___ Input records

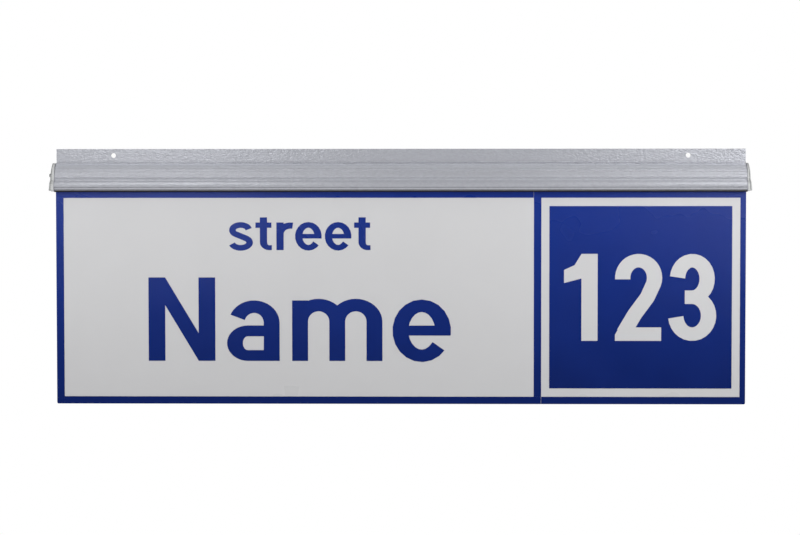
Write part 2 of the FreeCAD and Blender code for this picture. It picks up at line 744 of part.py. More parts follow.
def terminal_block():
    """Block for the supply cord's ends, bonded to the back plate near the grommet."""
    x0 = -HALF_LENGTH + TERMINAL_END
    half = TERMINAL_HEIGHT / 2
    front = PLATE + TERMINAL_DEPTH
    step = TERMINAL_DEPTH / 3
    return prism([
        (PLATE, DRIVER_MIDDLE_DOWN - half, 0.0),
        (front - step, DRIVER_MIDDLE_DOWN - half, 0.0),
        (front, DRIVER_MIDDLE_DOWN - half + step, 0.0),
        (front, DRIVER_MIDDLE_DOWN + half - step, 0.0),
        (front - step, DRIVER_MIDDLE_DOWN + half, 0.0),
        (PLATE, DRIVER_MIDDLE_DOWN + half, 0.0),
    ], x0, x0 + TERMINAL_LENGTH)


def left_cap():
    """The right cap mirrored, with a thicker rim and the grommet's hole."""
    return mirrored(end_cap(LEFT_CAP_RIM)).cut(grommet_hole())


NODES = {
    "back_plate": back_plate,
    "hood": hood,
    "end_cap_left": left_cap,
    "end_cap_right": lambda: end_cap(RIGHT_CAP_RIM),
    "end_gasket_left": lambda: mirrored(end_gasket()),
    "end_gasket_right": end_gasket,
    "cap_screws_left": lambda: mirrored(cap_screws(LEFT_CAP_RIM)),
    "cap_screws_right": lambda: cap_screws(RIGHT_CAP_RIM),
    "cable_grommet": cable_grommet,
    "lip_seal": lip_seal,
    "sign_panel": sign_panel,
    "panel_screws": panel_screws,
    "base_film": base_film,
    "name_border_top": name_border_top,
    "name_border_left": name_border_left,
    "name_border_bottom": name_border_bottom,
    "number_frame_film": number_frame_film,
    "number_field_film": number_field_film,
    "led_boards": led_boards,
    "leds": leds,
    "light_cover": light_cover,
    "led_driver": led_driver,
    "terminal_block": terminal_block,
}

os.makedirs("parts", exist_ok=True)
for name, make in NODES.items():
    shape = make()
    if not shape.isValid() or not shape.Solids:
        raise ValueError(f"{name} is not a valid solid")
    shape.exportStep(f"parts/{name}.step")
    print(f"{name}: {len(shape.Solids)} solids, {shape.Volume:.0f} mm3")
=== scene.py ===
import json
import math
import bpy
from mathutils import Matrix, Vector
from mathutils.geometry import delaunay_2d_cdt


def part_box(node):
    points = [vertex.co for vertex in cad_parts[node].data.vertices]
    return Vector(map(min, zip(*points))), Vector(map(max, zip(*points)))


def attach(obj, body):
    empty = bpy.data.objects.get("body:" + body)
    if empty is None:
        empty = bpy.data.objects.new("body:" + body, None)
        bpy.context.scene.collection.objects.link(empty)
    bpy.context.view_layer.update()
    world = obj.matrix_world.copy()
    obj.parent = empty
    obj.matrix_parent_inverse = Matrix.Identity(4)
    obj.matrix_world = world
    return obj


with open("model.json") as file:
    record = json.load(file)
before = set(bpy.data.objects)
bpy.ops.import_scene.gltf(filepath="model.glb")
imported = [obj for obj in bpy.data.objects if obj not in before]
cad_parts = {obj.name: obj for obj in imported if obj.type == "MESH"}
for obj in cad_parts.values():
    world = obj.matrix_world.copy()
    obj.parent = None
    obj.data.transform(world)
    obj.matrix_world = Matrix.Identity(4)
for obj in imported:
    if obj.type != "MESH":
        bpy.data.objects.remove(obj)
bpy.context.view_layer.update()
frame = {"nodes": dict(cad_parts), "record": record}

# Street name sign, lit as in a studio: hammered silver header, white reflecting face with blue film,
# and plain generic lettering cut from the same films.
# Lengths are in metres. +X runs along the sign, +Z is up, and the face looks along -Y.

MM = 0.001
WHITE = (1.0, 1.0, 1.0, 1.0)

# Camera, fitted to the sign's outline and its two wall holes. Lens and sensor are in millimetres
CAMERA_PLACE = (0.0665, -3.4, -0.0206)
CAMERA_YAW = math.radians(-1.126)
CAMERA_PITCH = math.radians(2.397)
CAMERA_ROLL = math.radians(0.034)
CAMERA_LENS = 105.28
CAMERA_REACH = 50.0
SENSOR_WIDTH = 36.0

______
___ Input records

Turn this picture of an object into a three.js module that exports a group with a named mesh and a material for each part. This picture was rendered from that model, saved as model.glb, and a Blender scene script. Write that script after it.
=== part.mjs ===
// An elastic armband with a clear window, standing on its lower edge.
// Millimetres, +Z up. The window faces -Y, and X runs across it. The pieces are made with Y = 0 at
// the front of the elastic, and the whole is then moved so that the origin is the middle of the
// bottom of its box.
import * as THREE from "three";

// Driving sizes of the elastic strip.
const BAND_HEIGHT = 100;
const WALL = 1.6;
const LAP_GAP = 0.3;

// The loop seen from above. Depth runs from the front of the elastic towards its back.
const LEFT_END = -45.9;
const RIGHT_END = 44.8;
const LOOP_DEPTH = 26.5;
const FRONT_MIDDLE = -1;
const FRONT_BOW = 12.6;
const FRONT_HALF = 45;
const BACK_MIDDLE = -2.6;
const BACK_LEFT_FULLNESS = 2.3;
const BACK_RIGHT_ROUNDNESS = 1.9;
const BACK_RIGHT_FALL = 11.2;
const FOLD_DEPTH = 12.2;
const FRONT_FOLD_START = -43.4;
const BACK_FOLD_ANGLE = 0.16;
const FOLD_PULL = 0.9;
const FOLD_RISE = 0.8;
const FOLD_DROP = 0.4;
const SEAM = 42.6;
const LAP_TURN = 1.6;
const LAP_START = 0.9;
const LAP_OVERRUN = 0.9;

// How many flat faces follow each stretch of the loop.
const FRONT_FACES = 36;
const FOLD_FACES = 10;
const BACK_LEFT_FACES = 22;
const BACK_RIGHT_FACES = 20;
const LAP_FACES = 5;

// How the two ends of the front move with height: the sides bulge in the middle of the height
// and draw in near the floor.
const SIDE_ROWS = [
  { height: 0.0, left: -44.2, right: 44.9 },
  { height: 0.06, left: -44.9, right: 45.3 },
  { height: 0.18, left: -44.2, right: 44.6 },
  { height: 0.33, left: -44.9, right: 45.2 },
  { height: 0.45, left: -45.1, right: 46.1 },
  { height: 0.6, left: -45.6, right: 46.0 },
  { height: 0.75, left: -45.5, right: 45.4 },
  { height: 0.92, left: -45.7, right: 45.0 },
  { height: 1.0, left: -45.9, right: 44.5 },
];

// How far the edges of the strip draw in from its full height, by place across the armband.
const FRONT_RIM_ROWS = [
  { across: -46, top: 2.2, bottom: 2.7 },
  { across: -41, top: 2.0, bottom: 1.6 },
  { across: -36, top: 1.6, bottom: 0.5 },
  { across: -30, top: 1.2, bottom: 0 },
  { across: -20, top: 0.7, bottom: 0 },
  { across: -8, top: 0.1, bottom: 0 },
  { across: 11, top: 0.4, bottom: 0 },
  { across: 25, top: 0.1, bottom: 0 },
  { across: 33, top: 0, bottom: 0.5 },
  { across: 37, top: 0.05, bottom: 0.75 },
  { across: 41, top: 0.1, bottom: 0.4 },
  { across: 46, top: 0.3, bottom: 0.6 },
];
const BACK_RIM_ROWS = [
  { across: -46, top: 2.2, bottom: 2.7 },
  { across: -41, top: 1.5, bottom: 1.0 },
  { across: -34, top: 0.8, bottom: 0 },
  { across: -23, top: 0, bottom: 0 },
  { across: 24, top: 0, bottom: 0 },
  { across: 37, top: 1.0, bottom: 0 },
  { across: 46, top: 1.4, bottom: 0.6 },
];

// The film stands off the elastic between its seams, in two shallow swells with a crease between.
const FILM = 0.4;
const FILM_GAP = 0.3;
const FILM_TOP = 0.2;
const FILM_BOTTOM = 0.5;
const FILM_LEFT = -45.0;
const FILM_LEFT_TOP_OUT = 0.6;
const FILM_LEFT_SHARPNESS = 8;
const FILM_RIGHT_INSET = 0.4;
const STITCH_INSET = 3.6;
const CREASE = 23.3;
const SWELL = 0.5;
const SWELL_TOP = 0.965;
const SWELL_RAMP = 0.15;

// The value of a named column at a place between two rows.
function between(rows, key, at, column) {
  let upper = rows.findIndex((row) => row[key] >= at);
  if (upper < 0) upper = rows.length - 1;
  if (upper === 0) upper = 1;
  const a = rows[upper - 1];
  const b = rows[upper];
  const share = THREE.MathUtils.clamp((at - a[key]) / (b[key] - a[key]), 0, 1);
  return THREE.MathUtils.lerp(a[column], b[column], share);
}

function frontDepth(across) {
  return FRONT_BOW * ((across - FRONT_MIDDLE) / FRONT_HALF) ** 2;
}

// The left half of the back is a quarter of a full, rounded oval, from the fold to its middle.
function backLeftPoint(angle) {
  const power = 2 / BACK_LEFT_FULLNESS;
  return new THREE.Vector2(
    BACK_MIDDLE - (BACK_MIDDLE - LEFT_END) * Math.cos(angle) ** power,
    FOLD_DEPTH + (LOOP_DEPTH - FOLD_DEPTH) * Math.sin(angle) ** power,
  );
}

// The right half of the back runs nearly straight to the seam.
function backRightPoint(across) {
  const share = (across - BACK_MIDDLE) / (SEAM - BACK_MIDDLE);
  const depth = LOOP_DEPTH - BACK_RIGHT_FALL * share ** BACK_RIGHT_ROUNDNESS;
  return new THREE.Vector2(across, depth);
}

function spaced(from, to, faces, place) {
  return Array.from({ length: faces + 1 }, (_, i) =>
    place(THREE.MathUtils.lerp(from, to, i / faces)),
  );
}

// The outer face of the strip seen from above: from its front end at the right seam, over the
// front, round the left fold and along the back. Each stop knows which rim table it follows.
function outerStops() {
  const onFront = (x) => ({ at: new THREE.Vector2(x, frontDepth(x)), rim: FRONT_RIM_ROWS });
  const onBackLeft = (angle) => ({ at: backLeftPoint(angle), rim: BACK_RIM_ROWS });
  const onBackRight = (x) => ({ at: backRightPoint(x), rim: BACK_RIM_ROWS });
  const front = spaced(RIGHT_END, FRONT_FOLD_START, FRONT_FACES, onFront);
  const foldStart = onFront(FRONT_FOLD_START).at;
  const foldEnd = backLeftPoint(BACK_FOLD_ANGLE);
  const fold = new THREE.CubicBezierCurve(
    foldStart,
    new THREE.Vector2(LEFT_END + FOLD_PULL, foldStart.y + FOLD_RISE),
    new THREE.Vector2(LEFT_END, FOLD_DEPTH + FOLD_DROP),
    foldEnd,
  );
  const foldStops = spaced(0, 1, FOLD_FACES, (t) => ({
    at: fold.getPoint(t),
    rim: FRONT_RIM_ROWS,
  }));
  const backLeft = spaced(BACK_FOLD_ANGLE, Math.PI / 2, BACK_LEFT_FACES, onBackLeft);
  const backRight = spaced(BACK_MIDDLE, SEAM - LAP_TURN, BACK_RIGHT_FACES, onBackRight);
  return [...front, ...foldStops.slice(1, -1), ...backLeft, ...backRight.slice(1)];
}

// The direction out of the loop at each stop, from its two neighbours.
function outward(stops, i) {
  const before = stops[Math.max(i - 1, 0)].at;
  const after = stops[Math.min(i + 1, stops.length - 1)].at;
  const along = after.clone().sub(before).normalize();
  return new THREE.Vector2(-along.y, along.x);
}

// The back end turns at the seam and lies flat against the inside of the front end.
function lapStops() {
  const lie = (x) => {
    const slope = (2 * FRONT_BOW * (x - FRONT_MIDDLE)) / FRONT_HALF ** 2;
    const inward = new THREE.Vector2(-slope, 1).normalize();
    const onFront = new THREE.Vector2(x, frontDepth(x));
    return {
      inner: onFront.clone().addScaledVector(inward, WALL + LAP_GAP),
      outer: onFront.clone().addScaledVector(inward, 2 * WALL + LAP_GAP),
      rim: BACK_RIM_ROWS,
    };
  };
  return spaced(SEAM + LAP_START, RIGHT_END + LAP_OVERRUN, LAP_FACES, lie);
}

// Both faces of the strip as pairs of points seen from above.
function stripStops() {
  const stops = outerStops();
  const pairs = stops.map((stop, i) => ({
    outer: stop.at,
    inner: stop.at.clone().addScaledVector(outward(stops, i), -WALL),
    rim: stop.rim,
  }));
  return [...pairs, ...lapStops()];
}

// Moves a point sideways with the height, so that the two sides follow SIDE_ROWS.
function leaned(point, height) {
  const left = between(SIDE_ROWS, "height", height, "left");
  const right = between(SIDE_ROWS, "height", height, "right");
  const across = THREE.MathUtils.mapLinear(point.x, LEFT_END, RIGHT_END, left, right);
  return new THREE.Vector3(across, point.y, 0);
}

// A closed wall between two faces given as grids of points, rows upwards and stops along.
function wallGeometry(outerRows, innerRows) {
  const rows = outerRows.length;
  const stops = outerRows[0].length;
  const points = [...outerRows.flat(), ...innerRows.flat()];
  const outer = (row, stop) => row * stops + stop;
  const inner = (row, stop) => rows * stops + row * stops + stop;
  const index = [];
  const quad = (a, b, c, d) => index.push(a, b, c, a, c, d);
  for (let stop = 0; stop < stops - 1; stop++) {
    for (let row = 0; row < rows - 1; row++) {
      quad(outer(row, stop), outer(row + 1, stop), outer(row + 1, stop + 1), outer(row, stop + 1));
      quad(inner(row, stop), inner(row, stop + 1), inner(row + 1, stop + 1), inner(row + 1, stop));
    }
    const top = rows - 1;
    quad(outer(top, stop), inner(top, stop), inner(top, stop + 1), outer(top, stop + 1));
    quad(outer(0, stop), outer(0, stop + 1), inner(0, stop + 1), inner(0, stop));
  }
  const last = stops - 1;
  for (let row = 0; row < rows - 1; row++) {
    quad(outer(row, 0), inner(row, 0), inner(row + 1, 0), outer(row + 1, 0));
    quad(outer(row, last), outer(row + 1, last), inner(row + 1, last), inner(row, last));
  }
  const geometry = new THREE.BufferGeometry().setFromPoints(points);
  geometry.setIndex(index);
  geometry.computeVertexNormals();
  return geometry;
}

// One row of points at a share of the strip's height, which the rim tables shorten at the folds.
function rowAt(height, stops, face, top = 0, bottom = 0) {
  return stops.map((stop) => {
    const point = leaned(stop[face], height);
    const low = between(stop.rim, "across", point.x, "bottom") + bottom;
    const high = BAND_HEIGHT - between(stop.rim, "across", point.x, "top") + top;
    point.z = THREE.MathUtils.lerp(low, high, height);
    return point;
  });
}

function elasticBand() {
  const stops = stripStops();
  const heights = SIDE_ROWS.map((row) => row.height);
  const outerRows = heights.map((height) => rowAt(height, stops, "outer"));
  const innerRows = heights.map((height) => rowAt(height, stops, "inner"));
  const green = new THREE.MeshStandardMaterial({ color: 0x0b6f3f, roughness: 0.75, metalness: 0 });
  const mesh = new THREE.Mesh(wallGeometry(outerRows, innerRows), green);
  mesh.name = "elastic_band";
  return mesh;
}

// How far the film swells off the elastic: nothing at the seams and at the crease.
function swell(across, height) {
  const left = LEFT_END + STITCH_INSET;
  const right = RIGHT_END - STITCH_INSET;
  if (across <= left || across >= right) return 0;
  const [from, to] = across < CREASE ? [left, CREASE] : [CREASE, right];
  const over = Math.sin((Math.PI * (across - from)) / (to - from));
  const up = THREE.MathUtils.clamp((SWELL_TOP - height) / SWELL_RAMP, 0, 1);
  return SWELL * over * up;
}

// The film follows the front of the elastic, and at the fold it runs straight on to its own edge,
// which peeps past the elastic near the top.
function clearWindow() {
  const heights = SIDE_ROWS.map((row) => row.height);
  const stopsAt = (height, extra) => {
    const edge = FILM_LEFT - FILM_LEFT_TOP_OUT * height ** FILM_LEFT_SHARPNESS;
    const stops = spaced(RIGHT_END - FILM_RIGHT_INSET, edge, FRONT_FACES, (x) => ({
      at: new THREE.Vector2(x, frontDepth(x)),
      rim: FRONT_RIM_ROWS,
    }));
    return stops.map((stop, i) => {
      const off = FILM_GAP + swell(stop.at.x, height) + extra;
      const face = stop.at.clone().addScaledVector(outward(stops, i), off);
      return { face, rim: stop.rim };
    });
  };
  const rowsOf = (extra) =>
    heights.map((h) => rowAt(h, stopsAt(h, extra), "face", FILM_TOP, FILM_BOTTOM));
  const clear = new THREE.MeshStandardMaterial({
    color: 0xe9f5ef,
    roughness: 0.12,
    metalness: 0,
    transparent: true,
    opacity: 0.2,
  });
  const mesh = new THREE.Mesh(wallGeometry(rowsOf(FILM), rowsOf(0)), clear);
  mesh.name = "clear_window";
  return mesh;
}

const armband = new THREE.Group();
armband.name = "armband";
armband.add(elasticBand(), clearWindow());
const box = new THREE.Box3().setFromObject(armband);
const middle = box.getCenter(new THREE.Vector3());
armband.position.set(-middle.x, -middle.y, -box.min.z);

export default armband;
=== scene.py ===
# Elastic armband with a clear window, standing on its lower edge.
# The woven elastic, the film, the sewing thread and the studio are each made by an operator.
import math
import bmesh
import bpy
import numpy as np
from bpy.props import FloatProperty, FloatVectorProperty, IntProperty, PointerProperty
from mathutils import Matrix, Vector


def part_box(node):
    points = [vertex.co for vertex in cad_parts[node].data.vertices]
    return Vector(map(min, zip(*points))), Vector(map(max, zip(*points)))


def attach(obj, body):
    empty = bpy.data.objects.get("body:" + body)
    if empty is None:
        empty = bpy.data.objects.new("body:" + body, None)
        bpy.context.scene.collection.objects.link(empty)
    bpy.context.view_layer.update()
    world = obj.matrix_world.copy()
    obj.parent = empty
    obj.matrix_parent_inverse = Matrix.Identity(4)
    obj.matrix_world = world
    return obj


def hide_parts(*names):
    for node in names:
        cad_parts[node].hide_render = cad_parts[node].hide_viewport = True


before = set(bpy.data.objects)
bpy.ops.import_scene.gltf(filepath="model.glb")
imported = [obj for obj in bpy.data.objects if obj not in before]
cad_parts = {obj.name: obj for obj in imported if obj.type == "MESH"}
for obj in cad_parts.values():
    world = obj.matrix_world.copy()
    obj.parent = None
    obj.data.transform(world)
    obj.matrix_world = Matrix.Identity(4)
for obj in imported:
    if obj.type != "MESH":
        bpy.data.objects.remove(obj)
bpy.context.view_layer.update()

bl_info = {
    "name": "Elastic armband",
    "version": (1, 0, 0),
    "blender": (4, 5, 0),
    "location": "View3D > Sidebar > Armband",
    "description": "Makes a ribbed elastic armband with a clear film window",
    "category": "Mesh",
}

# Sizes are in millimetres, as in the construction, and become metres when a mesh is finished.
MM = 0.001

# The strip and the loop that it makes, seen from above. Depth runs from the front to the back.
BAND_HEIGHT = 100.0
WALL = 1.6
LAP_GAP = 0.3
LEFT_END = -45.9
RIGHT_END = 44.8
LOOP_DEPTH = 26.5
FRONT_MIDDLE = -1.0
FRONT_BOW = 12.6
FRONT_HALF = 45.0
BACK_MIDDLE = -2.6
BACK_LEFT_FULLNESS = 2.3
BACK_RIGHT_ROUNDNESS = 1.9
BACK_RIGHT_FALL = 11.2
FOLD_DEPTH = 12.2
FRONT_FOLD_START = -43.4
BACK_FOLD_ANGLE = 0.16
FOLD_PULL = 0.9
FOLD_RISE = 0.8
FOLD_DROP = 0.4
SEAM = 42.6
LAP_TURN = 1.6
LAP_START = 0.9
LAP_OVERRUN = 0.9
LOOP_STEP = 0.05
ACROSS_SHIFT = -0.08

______

#### [Problem to solve]
From the records above, retype only the lines starting at the line that contains "Write part 2" and ending at the line that contains "return mirrored(end_cap(LEFT_CAP_RIM)).cut(grommet_hole())", both included.

#### [Task response]
Write part 2 of the FreeCAD and Blender code for this picture. It picks up at line 744 of part.py. More parts follow.
def terminal_block():
    """Block for the supply cord's ends, bonded to the back plate near the grommet."""
    x0 = -HALF_LENGTH + TERMINAL_END
    half = TERMINAL_HEIGHT / 2
    front = PLATE + TERMINAL_DEPTH
    step = TERMINAL_DEPTH / 3
    return prism([
        (PLATE, DRIVER_MIDDLE_DOWN - half, 0.0),
        (front - step, DRIVER_MIDDLE_DOWN - half, 0.0),
        (front, DRIVER_MIDDLE_DOWN - half + step, 0.0),
        (front, DRIVER_MIDDLE_DOWN + half - step, 0.0),
        (front - step, DRIVER_MIDDLE_DOWN + half, 0.0),
        (PLATE, DRIVER_MIDDLE_DOWN + half, 0.0),
    ], x0, x0 + TERMINAL_LENGTH)


def left_cap():
    """The right cap mirrored, with a thicker rim and the grommet's hole."""
    return mirrored(end_cap(LEFT_CAP_RIM)).cut(grommet_hole())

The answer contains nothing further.